Update mutable fields and/or probe_server_ids (which fully replaces the assignment list).

DELETE/uptime-checks/:id

Auth: bearer

Cascade-deletes the check, its probe assignments, and all stored results.

Why agent-side probing?

Three honest reasons:

No probe-traffic tax. Cloud-provider monitoring services charge for the egress they generate, then bill you for it. Your agents already exist and already make HTTPS calls home; an extra probe is cheap.
Internal-network reach. A SaaS probe network can't see your private subnets. Your agents already live inside them. A tcp check against 10.0.0.5:6379 is trivial from web-01 and impossible from anyone else.
Honest geography. "Probed from 14 regions" is mostly theater if the regions don't match where your users are. Probes from your actual production servers are the closest possible proxy for what your actual users experience.

Troubleshooting

"Check is failing but the URL loads fine in my browser"

First, check whether the probe server has jq installed. Uptime checks need jq to parse the agent's config cache; without it, the agent skips them entirely.

which jq || sudo apt-get install -y jq

Then look at the per-probe error_kind in the dashboard.
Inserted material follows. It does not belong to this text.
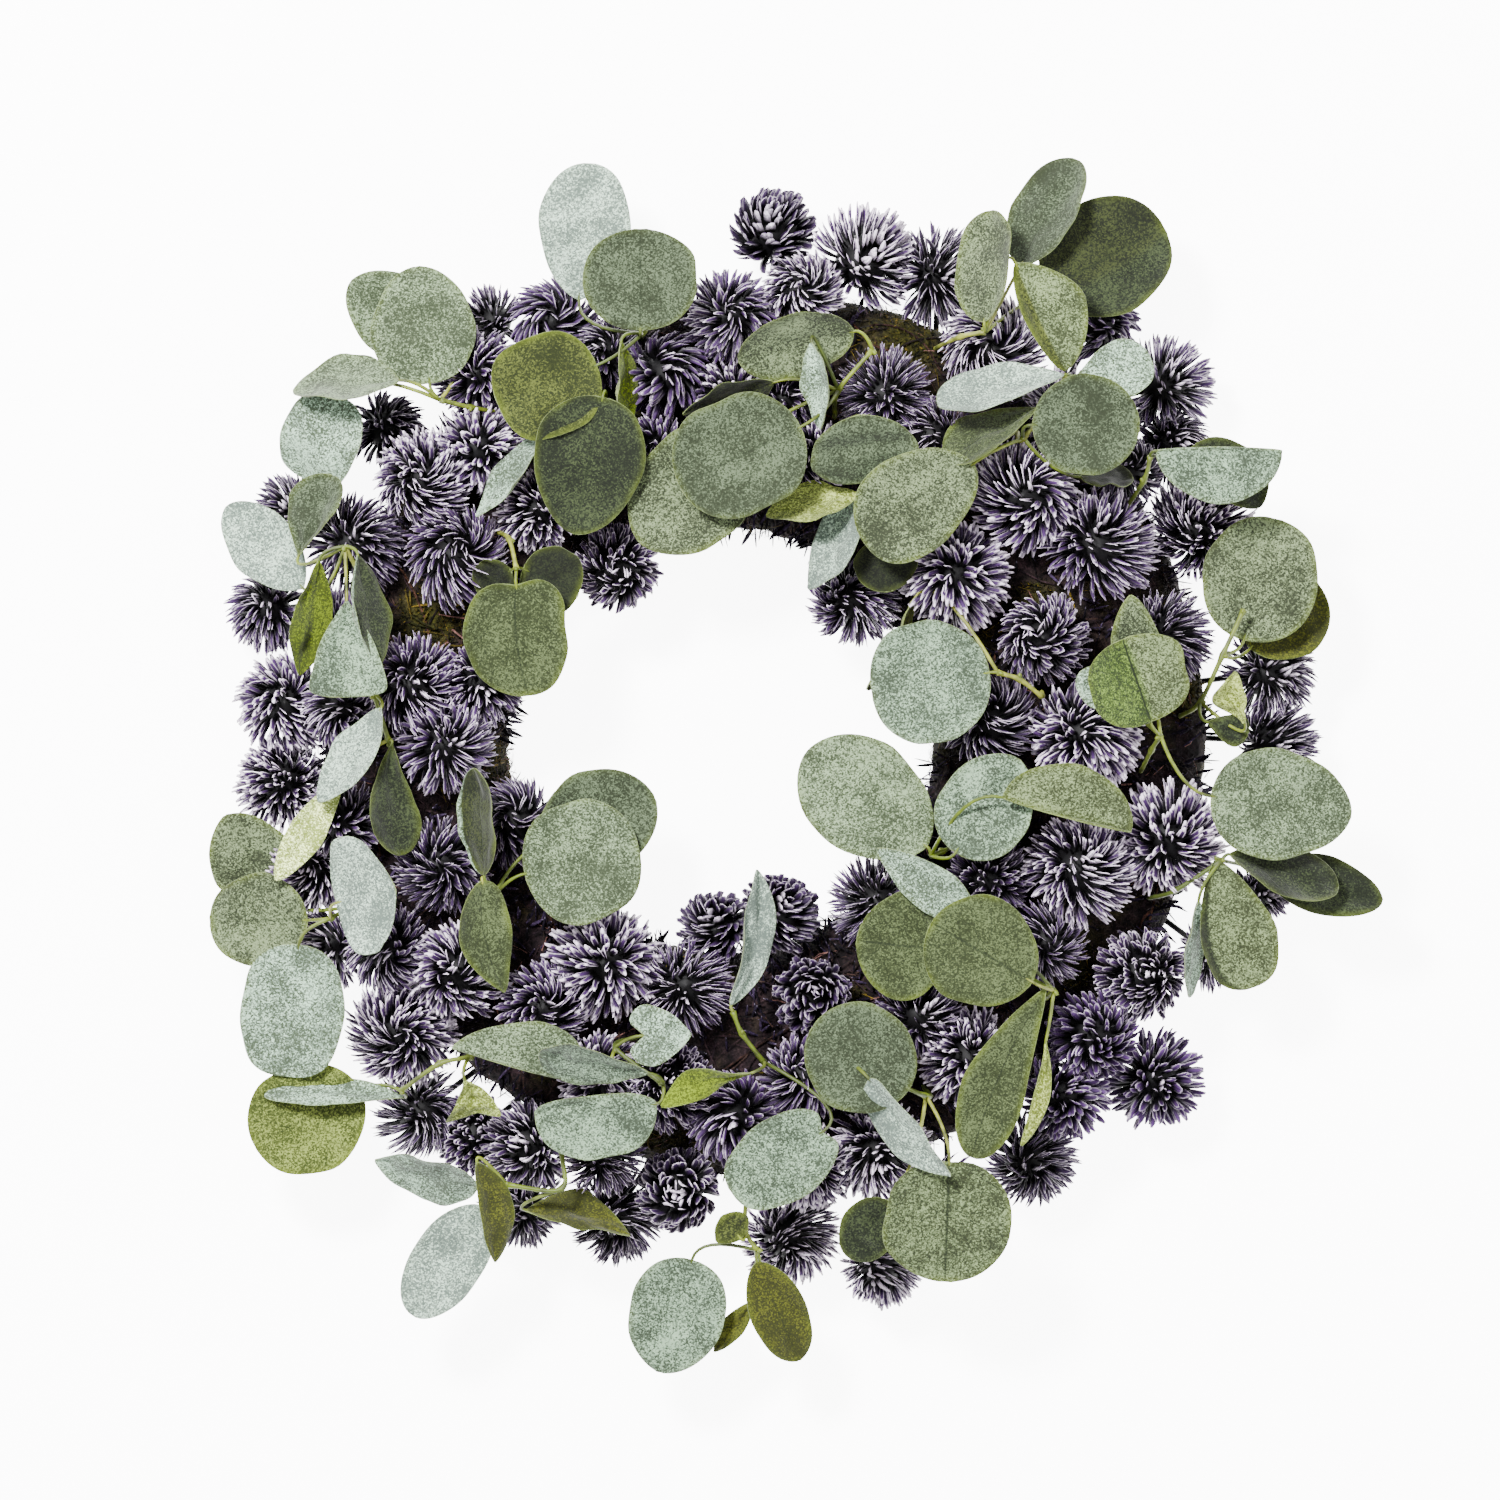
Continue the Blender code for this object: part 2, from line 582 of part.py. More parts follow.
def add_wire(first, second, heads, points, triangles, starts):
    """A wire from one head's core to another's, joined to a face of each."""
    start, end = heads[first]["centre"], heads[second]["centre"]
    along = (end - start).normalized()
    across = along.orthogonal().normalized()
    over = along.cross(across)
    turns = [math.radians(turn) for turn in (0, 120, 240)]
    offsets = [WIRE_RADIUS * (math.cos(turn) * across + math.sin(turn) * over) for turn in turns]
    near = [k + starts[first] for k in heads[first]["ports"][second]]
    far = [k + starts[second] for k in heads[second]["ports"][first]]
    here = len(points)
    points += wire_end(points, near, start, along, offsets)
    points += wire_end(points, far, start, along, offsets)
    near_met, far_met = [here, here + 1, here + 2], [here + 3, here + 4, here + 5]
    triangles += collar(near, near_met, points)
    triangles += collar(far, far_met[::-1], points)
    for k in range(3):
        a, b = near_met[k], near_met[(k + 1) % 3]
        c, d = far_met[(k + 1) % 3], far_met[k]
        triangles += [(a, b, c), (a, c, d)]


def build_clusters(triangles, tree, material):
    """Cone heads in clusters: each head stands on the ring, and wires hold a cluster together."""
    chance = random.Random(7)
    heads = plan_heads()
    cluster, wires = wire_clusters(heads, tree)
    pattern = core_pattern()
    shapes = [raise_head(number, heads, wires, triangles, pattern, chance) for number in range(len(heads))]
    for order, name in enumerate(dict.fromkeys(cluster)):
        members = [number for number in range(len(heads)) if cluster[number] == name]
        points, faces, starts = [], [], {}
        for number in members:
            starts[number] = len(points)
            faces += [tuple(k + len(points) for k in face) for face in shapes[number][1]]
            points += shapes[number][0]
        for first, second in wires:
            if first in starts:
                add_wire(first, second, heads, points, faces, starts)
        add_object(f"cone_cluster_{order + 1:02d}", points, faces, material, heads[members[0]]["centre"])


def stalk_rows(joint, base, axis, left):
    """Rows across the stalk, from the stem to the leaf's base: a middle, its left way and its up way."""
    span = (base - joint).length
    bend = base - axis * 0.4 * span
    middle = joint * 0.25 + bend * 0.5 + base * 0.25
    rows = []
    for point, way in ((joint, middle - joint), (middle, base - joint)):
        way = way.normalized()
        turned = axis.rotation_difference(way).to_matrix() @ left
        rows.append((point, turned, way.cross(turned)))
    return rows if span > STRAIGHT_STALK else rows[:1]


def leaf_rows(spec, joint):
    """The rows of a leaf and its stalk, each a left point, a right point and half the thickness."""
    base = at(*spec["base"][:2], spec["base"][2] * MM)
    tip = at(*spec["tip"][:2], spec["tip"][2] * MM)
    axis = (tip - base).normalized()
    flat_left = Vector((0, 0, 1)).cross(axis).normalized()
    left = Matrix.Rotation(math.radians(-spec["roll"]), 3, axis) @ flat_left
    up = axis.cross(left)
    length, half_width = (tip - base).length, spec["width"] * PIXEL / 2
    rows = []
    for point, side, above in stalk_rows(joint, base, axis, left):
        reach = side * STALK_HALF_WIDTH
        rows.append((point + reach, point - reach, above * STALK_THICKNESS / 2))
    reach = left * 2 * STALK_HALF_WIDTH
    rows.append((base + reach, base - reach, up * STALK_THICKNESS * 0.4))
    left_share, right_share = spec["halves"]
    for share in LONG_BLADE_ROWS if max(length, half_width * 2) > LONG_BLADE else BLADE_ROWS:
        spread = half_width * math.sqrt(1 - (2 * share - 1) ** 2) * 1.03
        bow = spec["arch"] * length * 4 * share * (1 - share)
        middle = base + axis * length * share + up * bow
        ends = (middle + left * spread * left_share, middle - left * spread * right_share)
        rows.append((*ends, up * BLADE_THICKNESS / 2))
    return rows, tip


def leaf_solid(spec, joint):
    """A leaf with its stalk as one closed solid, its two faces split into triangles alike."""
    rows, tip = leaf_rows(spec, joint)
    points = []
    for left, right, half in rows:
        points += [left + half, right + half, left - half, right - half]
    points += [tip + half, tip - half]
    last, top, bottom = len(points) - 6, len(points) - 2, len(points) - 1
    quads = [(2, 3, 1, 0), (last, top, bottom, last + 2), (last + 3, bottom, top, last + 1)]
    for here in range(0, last, 4):
        there = here + 4
        quads.append((here + 1, there + 1, there, here))
        quads.append((there + 2, there + 3, here + 3, here + 2))
        quads.append((here, there, there + 2, here + 2))
        quads.append((here + 3, there + 3, there + 1, here + 1))
    faces = [(last + 1, top, last), (last + 2, bottom, last + 3)]
    for a, b, c, d in quads:
        faces += [(a, b, c), (a, c, d)]
    return points, faces


def tube(path, radius):
    """A four-sided tube along a path, closed at both ends."""
    ways = [(path[min(k + 1, len(path) - 1)] - path[max(k - 1, 0)]).normalized() for k in range(len(path))]
    ways[0] = (path[1] - path[0]).normalized()
    side = ways[0].orthogonal().normalized()
    points, faces = [], []
    for k, point in enumerate(path):
        if k:
            side = ways[k - 1].rotation_difference(ways[k]).to_matrix() @ side
        over = ways[k].cross(side)
        points += [point + radius * way for way in (side, over, -side, -over)]
    for k in range(len(path) - 1):
        for turn in range(4):
            a, b = 4 * k + turn, 4 * k + (turn + 1) % 4
            faces += [(a, b, b + 4), (a, b + 4, a + 4)]
    end = 4 * (len(path) - 1)
    faces += [(0, 2, 1), (0, 3, 2), (end, end + 1, end + 2), (end, end + 2, end + 3)]
    return points, faces


def stem_path(foot, joints, ring_tree):
    """The stem's path: straight up from a hair above the ring, then through its joints."""
    seats = []
    for across, along in ((1, 0), (-1, 0), (0, 1), (0, -1), (0, 0)):
        over = at(*foot, 0.2) + STEM_RADIUS * Vector((across, along, 0))
        seats.append(ring_tree.ray_cast(over, Vector((0, 0, -1)))[0].z)
    start = at(*foot, max(seats) + SEAT_GAP)
    path = [start, start + Vector((0, 0, STEM_RISE))]
    return path + [at(x, y, height * MM) for x, y, height in joints]


def join(name, solids, material, place):
    """Joins overlapping solids into one body with a Boolean union."""
    parts = bpy.data.collections.new(name + "_parts")
    bpy.context.scene.collection.children.link(parts)
    helpers = []
    for points, faces in solids[1:]:
        helper = add_object(name + "_part", points, faces, material, place)
        bpy.context.scene.collection.objects.unlink(helper)
        parts.objects.link(helper)
        helpers.append(helper)
    whole = add_object(name, *solids[0], material, place)
    union = whole.modifiers.new("Join", "BOOLEAN")
    union.operation = "UNION"
    union.operand_type = "COLLECTION"
    union.collection = parts
    union.solver = UNION_SOLVER
    bpy.context.view_layer.update()
    joined = bpy.data.meshes.new_from_object(whole.evaluated_get(bpy.context.evaluated_depsgraph_get()))
    whole.modifiers.clear()
    whole.data = joined
    for helper in helpers:
        bpy.data.objects.remove(helper, do_unlink=True)
    bpy.data.collections.remove(parts)
    return whole


def build_sprays(ring_tree, material):
    """Every eucalyptus spray: a stem from the ring with its leaves joined on. It gives their triangles."""
    triangles = []
    for order, (foot, joints, leaves) in enumerate(SPRAYS):
        path = stem_path(foot, joints, ring_tree)
        solids = [tube(path, STEM_RADIUS)]
        solids += [leaf_solid(spec, path[2 + spec["joint"]]) for spec in leaves]
        for points, faces in solids:
            triangles += [tuple(Vector(points[k]) for k in face) for face in faces]
        join(f"eucalyptus_spray_{order + 1:02d}", solids, material, path[0])
    return triangles


def main():
    clear_scene()
    moss = make_material("moss_and_twig_fibre", (0.045, 0.035, 0.024), 0.95)
    bract = make_material("frosted_aubergine_bract", (0.12, 0.095, 0.16), 0.8)
    flock = make_material("flocked_sage_leaf", (0.27, 0.34, 0.25), 0.85)
    ring = build_ring(moss)
    bpy.context.view_layer.update()
    vertices = [ring.matrix_world @ vertex.co for vertex in ring.data.vertices]
    ring_faces = [tuple(face.vertices) for face in ring.data.polygons]
    ring_tree = BVHTree.FromPolygons(vertices, ring_faces)
    triangles = build_sprays(ring_tree, flock)
    triangles += [tuple(vertices[k] for k in face) for face in ring_faces]
    corners = [corner for triangle in triangles for corner in triangle]
    rows = [(3 * k, 3 * k + 1, 3 * k + 2) for k in range(len(triangles))]
    build_clusters(np.array(triangles), BVHTree.FromPolygons(corners, rows), bract)


main()
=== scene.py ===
"""The looks of a pinecone wreath that lies on its back on a pale floor, seen from straight above."""

import math
import random

import bpy
import numpy as np
from mathutils import Matrix, Vector, noise
from mathutils.bvhtree import BVHTree


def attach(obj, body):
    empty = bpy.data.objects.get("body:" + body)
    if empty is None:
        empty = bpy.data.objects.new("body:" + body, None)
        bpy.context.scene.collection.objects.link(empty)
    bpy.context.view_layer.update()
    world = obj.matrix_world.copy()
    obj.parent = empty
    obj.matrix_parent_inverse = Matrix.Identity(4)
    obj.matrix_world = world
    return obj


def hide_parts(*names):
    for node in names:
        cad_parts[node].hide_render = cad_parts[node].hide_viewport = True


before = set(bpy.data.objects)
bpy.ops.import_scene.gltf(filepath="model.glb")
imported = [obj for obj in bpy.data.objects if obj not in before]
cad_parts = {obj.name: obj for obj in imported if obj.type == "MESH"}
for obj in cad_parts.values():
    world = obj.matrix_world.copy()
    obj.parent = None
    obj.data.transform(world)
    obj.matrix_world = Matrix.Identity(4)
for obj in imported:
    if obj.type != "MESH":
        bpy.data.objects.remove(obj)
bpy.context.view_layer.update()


# Moss ring form.
# The real one is a straw ring wrapped in dyed plum-brown plant fibre, with tufts of olive moss glued on.
# Loose fibres stand off it, and it shows in the gaps between the cone heads and along its flat back.

MM = 0.001
PIXEL = 0.46 * MM
MIDDLE_X = 791.54
MIDDLE_Y = 767.21

RING_HEIGHT = 42 * MM
RING_INNER_RADIUS = 99.4 * MM
RING_OUTER_RADIUS = 204.7 * MM
RING_INNER_MIDDLE = (720.0, 740.0)
RING_OUTER_MIDDLE = (765.0, 735.0)
RING_WIDEST_HEIGHT = 0.38 * RING_HEIGHT
RING_ROUNDNESS = 2.6
RING_STEPS_ROUND = 260
RING_STEPS_ACROSS = 30
RING_STEPS_BACK = 8
# How the section rounds in to the flat back: shares of the half width and of the height.
RING_BACK_EDGE = ((0.98, 0.22), (0.94, 0.08), (0.84, 0.0))
LUMP_HEIGHT = 1.7 * MM
FIBRES = 6500
PINK_FIBRES = 0.04
LOOSE_BRACTS = 4500
TWIGS = 70
# Mossy patches: x, y and radius in pixels.
MOSS_TUFTS = (
    (430, 622, 42), (497, 765, 30), (905, 335, 50), (1075, 965, 26), (655, 1130, 40), (1040, 610, 30),
    (845, 1010, 26), (700, 960, 24), (1185, 690, 28), (560, 600, 24),
)
TUFTS_PER_PIXEL = 13
# Ranges of the loose pieces' sizes, in mm.
FIBRE_LENGTHS, FIBRE_WIDTHS, FIBRE_RISES = (6, 22), (0.2, 0.55), (0.8, 4.5)
LOOSE_LENGTHS, LOOSE_WIDTHS = (6, 12), (0.7, 1.2)
TWIG_LENGTHS, TWIG_RADII = (16, 34), (0.45, 0.7)
TUFT_LENGTHS, TUFT_WIDTHS = (1.6, 4.2), (0.3, 0.6)
FIBRE_TONES = ("#1A1014", "#2E2024", "#120D10", "#3A2A26", "#241820")
PINK_TONE = "#7A5650"
LOOSE_TONES = ("#1B1224", "#2C2038", "#0E0913", "#3D2F4A")
LOOSE_TIP = "#8E8398"
MOSS_TONES = ("#23240A", "#34330E", "#4A4014", "#15160A", "#6A581C")
TWIG_TONES = ("#2A1A16", "#3C241C", "#1C1412", "#4E3428")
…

The most common reasons:

timeout — the server can't reach the URL at all. DNS, firewall, or the service is genuinely down.
http_status — the URL returned a code not in expected_status_codes. Adjust the codes or fix the endpoint.
body_mismatch — your body_contains string isn't in the response. Common when health endpoints change format.

"TLS expiry says expired but the cert is valid"

Clock skew on the probe server. Run timedatectl status and ensure NTP is on:

sudo timedatectl set-ntp true

The TLS check compares the cert's notAfter to the local clock. A server 48 hours behind real time will flag a cert that expires today as already expired.

"I want different schedules for different checks"

Sub-tick scheduling isn't in v1. All servers run on the same 5-minute push interval.

"I deleted a server but its old probe results are still showing"

uptime_probe_results cascade-deletes from servers, so removing a server cleans up its probe history. If you're seeing stale data, refresh the dashboard.